Just as social media platforms have helped set the practices, etiquettes, and philosophies behind online community management, there are times when the platforms are reshaped by the online movement they’ve helped create.
Over the last month, I’ve been watching and learning a lot from an online conversation that points to some of the changes that are already taking place on one of the most popular and useful business platforms: LinkedIn.
You read that right: The conversation began a month ago, and 243 comments later (and counting), it’s still going strong.
The topic was deceptively simple. Things got started when a participant on the excellent Social Media Today (SMT) discussion group put this question to members:
When someone you don’t know sends you a LinkedIn request using the default message, do you accept, reject, or email asking to know more?
The resulting discussion—smart, respectful, and varied—turned into a great snapshot of one of the big, burning issues in community management: How important is it to stick to fixed etiquette when the overall goal is to build our online networks and help others do the same?
‘Anyone I Should Know’
I was primed for this topic by a social media maven’s recent online declaration that he’d connect “with anyone I know, anyone I would like to know, and anyone I should know.” I’m pretty certain the original comment showed up Twitter. But with just a bit more caution to weed out spammers and inappropriate connections, a more universal, unconditional philosophy could as easily apply to LinkedIn.
Some group members did express a more traditional view of LinkedIn connections. “Why would anyone email a stranger—especially someone who didn’t bother to customize their connexion request—to ask why that person wants to connect?” asked one discussion participant. “Life is too short to waste time on members of a professional forum who don’t know how to act professionally.”
But much of the discussion pointed to a way of using LinkedIn that was not a part of the original plan. “I get a lot of requests from people I don’t know directly, but are obviously an extension of my network, and if it’s a generic request, I just see it as more casual,” said one participant.

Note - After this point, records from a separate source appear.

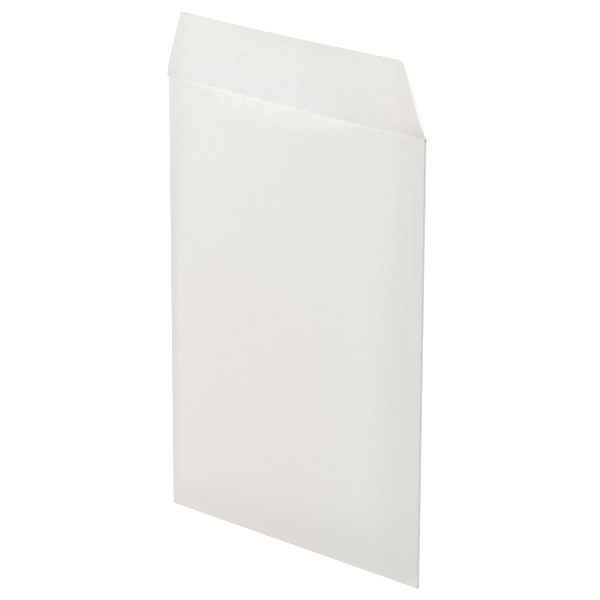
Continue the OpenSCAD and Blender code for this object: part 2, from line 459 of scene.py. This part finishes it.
def flap_loss(s, flap):
    """How much narrower each side of the flap is at a length s past the crease."""
    slope_change = flap.side_slope - flap.root_slope
    if s < flap.shoulder_l:
        return flap.root_slope * s + slope_change * s * s / (2 * flap.shoulder_l)
    return flap.side_slope * s - slope_change * flap.shoulder_l / 2


def flap_half_width(s, pocket, flap):
    """Half the width of the flap at a length s past the crease."""
    root_half = half_width(pocket) + pocket.overhang
    if s <= flap.flap_l - corner_length(flap):
        return root_half - flap_loss(s, flap)
    tip_half = root_half - flap_loss(flap.flap_l, flap)
    corner_x = tip_half - corner_length(flap) / math.cos(math.atan(flap.side_slope))
    c = s - flap.flap_l + flap.corner_r
    return corner_x + math.sqrt(max(0, flap.corner_r ** 2 - c * c))


def foot_heights(pocket):
    """Heights of the fine rows above the bottom fold, which the front and the back panel share."""
    return unique_steps(
        spaced(foot_radius(pocket), pocket.seam_foot, FINE_STEP),
        spaced(pocket.seam_foot, pocket.seam_foot + FOOT_FINE_L, FINE_STEP))


def back_rows(pocket, flap):
    """Rows of the back panel, from the mouth edge to the bottom fold, then those of the bottom fold."""
    foot_r = foot_radius(pocket)
    mouth_y = pocket_height(flap) - pocket.throat
    seam_x = side_fold_x(pocket) - pocket.seam_inset
    heights = unique_steps(
        foot_heights(pocket),
        spaced(pocket.seam_foot + FOOT_FINE_L, mouth_y - MOUTH_FINE_L, BACK_STEP),
        spaced(mouth_y - MOUTH_FINE_L, mouth_y - MOUTH_FINEST_L, FINE_STEP),
        spaced(mouth_y - MOUTH_FINEST_L, mouth_y, FINEST_STEP))
    turn_l = math.pi * foot_r
    rows = [(-turn_l - (y - foot_r), seam_x) for y in reversed(heights)]
    return rows + [(-turn_l * (1 - k / TURN_STEPS), seam_x) for k in range(1, TURN_STEPS)]


def front_rows(pocket, flap):
    """Rows of the front panel, from the bottom fold to just below the crease."""
    foot_r = foot_radius(pocket)
    mouth_y = pocket_height(flap) - pocket.throat
    seam_end = pocket_height(flap) - pocket.seam_head
    fold_x = side_fold_x(pocket)
    seam_x = fold_x - pocket.seam_inset
    heights = unique_steps(
        foot_heights(pocket),
        spaced(pocket.seam_foot + FOOT_FINE_L, seam_end, FRONT_STEP),
        [seam_end + NOTCH_L],
        spaced(seam_end + NOTCH_L, mouth_y - NOTCH_L, FINE_STEP),
        [mouth_y])
    rows = []
    for y in heights:
        if y <= pocket.seam_foot:
            half = seam_x + (fold_x - seam_x) * (y - foot_r) / (pocket.seam_foot - foot_r)
        elif y <= seam_end + SAME:
            half = fold_x
        else:
            widened = max(0, min(1, (y - mouth_y + NOTCH_L) / NOTCH_L))
            half = half_width(pocket) + pocket.overhang * widened
        rows.append((y - foot_r, half))
    return rows


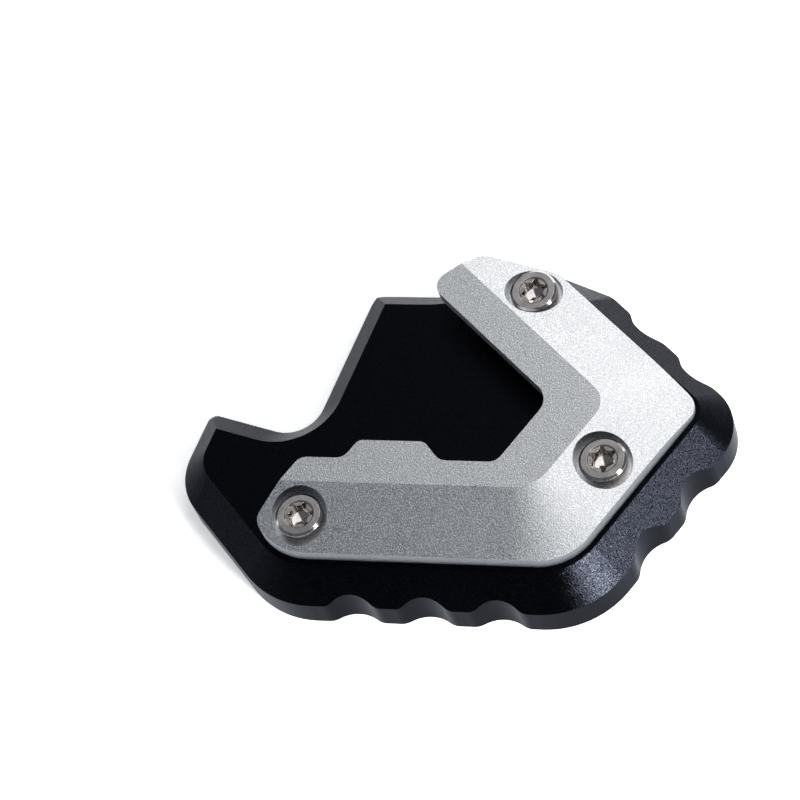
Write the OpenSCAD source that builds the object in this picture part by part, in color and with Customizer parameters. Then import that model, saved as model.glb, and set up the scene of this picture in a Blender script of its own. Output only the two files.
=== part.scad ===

Weak Connections in Action
“I LOVE THEM,” another participant agreed. “Just seeing their request brings joy to my heart.” As a self-employed practitioner, “LinkedIn gives me a wonderful feeling of belonging in a much larger world.” He added that 90% of his uninvited connection requests “are accepted immediately, and I have had very satisfying email exchanges with ‘strangers’ who showed up in my life in this unusual way.”
Several other participants said they write back in response to a generic invitation, ask the originator why they wanted to connect, and ignore or block contacts who don’t reply. That might be a time-consuming process, but for anyone who’s genuinely interested in building a professional community online, it strikes me as a good compromise—particularly because LinkedIn’s mobile app apparently makes it impossible to customize a contact request.
The reply can be templated and sent as quickly as the original default message—fair is fair. But as one discussion participant said, “you just never know. It’s the strength of weak connections in action.”
Is LinkedIn Listening?
The delicious irony here is that LinkedIn is providing the forum for a discussion that is blowing up one of the system’s most fundamental rules.
I’m pretty sure the first thing I ever learned about LinkedIn (long ago and far away, back when the world was new) was that you never reach out to strangers. They’ll resent it. It violates LinkedIn’s terms and conditions. Keep it up, and you’ll just be locked out.
Yet LinkedIn itself has a more nuanced view on the matter. In a forum discussion earlier this year, several users pointed out that LinkedIn’s own processes encourage users to risk the dreaded ‘IDK/I don’t know them’ response, and a LinkedIn moderator advised that “it’s worth risking them IDK’ing by clicking into their profile and sending an invite the ‘old fashioned’ way.”
I mentioned before that I’d learned a lot from the SMT discussion thread. That’s because, although I saw the contradiction between an archaic rule and a more open approach to online community management, I had mostly absorbed the restriction and played along. Until now, I’ve rarely tried to connect with anyone I didn’t already know, and I’ve often been too standoffish when I’ve heard from strangers.
That’s going to change now. But the bigger question—for many of us, I suspect—is whether LinkedIn really sees this spontaneous use of its platform as a bug or a feature. I hope they show some flexibility, and not only because I don’t want to be shut out.
Social media networks are all about sharing, collaborating, and reaching out, and LinkedIn will be that much better to the extent that it can adapt to that reality. The Social Media Today discussion pointed to the steps users can take to err on the side of inclusiveness, without opening the door to endless waves of spam.